藤原さくら、アットホームな空間に深く染み渡った歌 弾き語りで47都道府県を巡ったツアー『heartbeat』ファイナル

藤原さくら、弾き語りツアーファイナルレポ

 シンガーソングライターの藤原さくらが、昨年5月より行なってきた47都道府県、全52公演『弾き語りツアー 2022-2023 “heartbeat”』のツアーファイナルを4月21日と22日、東京・三越劇場にて開催した。

 本ツアーは、神戸を拠点に全国各地の様々な場所で音楽イベントの企画やツアーサポートを行なっている「Cow and Mouse」のサポートのもと、能楽堂(福岡県・大濠公園能楽堂)やプラネタリウム(宮城県・仙台市天文台)、牧場(千葉県・マザー牧場)など普通のコンサートホールとは趣の異なるユニークな場所を回ってきた。ファイナル公演に選ばれた三越劇場も、1927年に三越ホールとして開場し、古典芸能と大衆娯楽の復興に貢献してきた由緒正しい劇場である。

 筆者が訪れたのは22日。定刻となり、豪華絢爛な緞帳がゆっくりと上がるとステージ中央にはカーペットが敷かれ、2本のアコースティックギターと椅子、そして飲み物などを置く小さなテーブルが設置されている。やがて現れた藤原が客席に向かって深く一礼すると、大きな拍手が鳴り響いた。

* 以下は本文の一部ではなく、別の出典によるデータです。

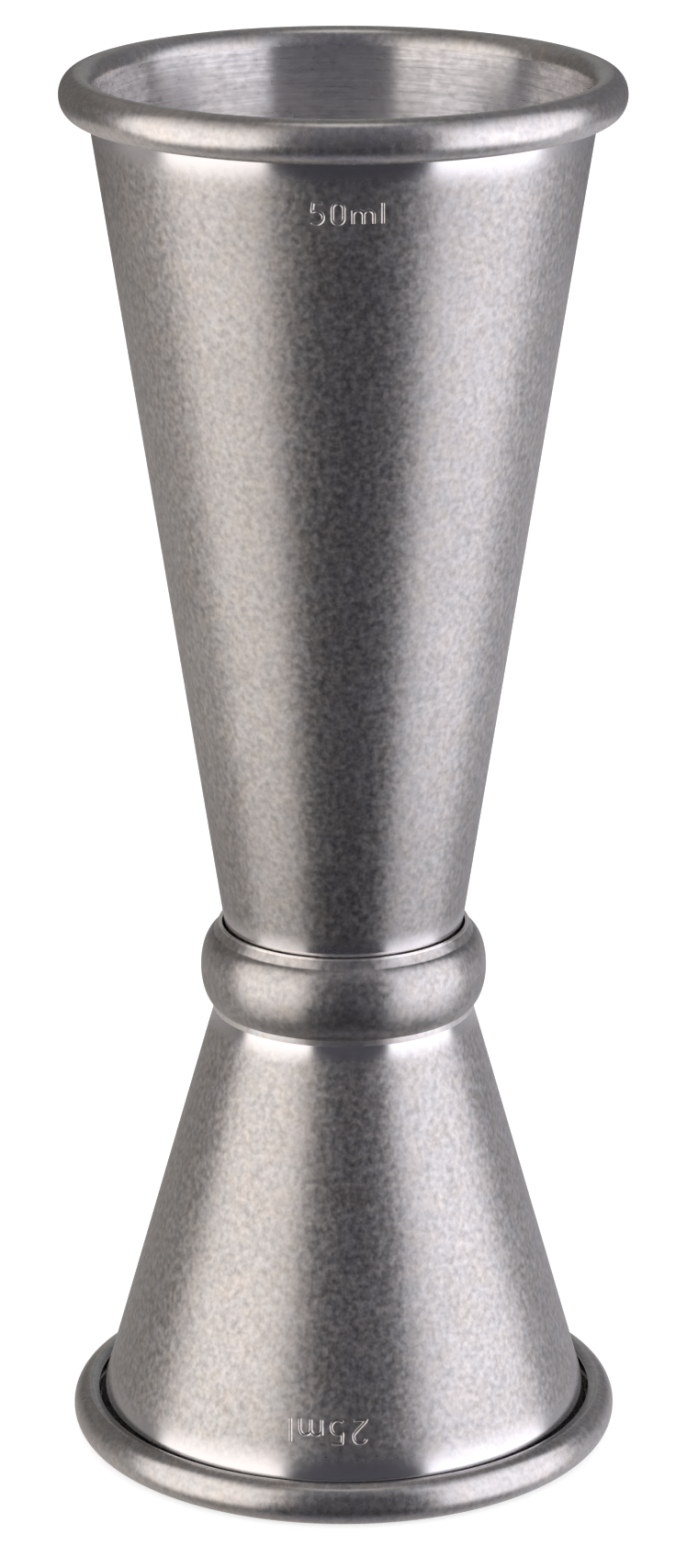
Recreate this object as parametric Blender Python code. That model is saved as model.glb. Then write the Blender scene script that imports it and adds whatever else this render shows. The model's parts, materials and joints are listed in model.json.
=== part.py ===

 まずはPeter, Paul and Maryらが取り上げヒットしたアメリカのスタンダードナンバー「500マイル」からライブはスタート。日本語詞は、福山雅治主演のドラマ『ラヴソング』(2016年/フジテレビ系)でも取り上げられた忌野清志郎(HIS)によるものだ。まるで1音ずつ確かめるよう、丁寧にアルペジオを爪弾く藤原。しかし中盤の、〈帰りたい心 抑えて/抑えて/抑えて/抑えて〉と歌われるところでは、まるで心の内をギターにぶつけるかのように、力強くストロークする姿が印象に残る。

 続く「Summertime」は、ジャズのスタンダードナンバーとして長く親しまれているジョージ・ガーシュウィンの楽曲だ。右手の親指でベース音を刻みながら、残りの指でコードを“じゃらん”と鳴らし、そこにアンニュイな歌声を滑らせる。そういえば藤原は2022年、東京国際フォーラムホールAで開催された『映画「ルパン三世 カリオストロの城」シネマ・コンサート!and 大野雄二・ベスト・ヒット・ライブ!』にて「炎のたからもの」(映画『ルパン三世 カリオストロの城』主題歌)をカバーしたが、その時の素晴らしいパフォーマンスをも想起させた。

 「今日で本当にツアーが終わるという、この記念すべき日に来ていただきありがとうございます」と挨拶。「これで52公演目になるんですよね。すごくない? これだけやっても、まだしっかり緊張してる。こんなに緊張できるんだって思いました」と話し、場を和ませた。

 Yaffleをプロデューサーに迎えた「わたしのLife」を、ここでは足で踏み鳴らすパーカッションのリズムに合わせて披露。メジャーとマイナーを行き来する入り組んだコード進行や、地声とファルセットを混ぜながら歌われる浮遊感あふれるメロディなど、オリジナル音源よりも音数をぐっと絞り込んだからこそ、この曲のストレンジな魅力を再認識させられる。個人的には、藤原がフェイバリットアーティストとして真っ先に挙げるポール・マッカートニーの、ソロ第1作『McCartney』(1970年)の世界観を思い出した。

 Ovallの関ロシンゴと制作した「Waver」は、打ち込みによるカホンのリズムをバックに演奏。どこかジャック・ジョンソンやドノヴァン・フランケンレイターらを彷彿とさせる、海と夕陽が目の前に広がるようなアレンジ。さらに、映画『3月のライオン』の主題歌として2017年にカバーしたスピッツの「春の歌」、アルバム『PLAY』(2017年)収録曲の「sakura」、そして童謡「春が来た」と、「春」や「桜」にちなんだ楽曲を続けて演奏。「もう桜は散ってしまったけど、日本橋には満開の“さくら”がいますからね」と、自分の名前をもじったジョークで会場を笑わせる一幕もあった。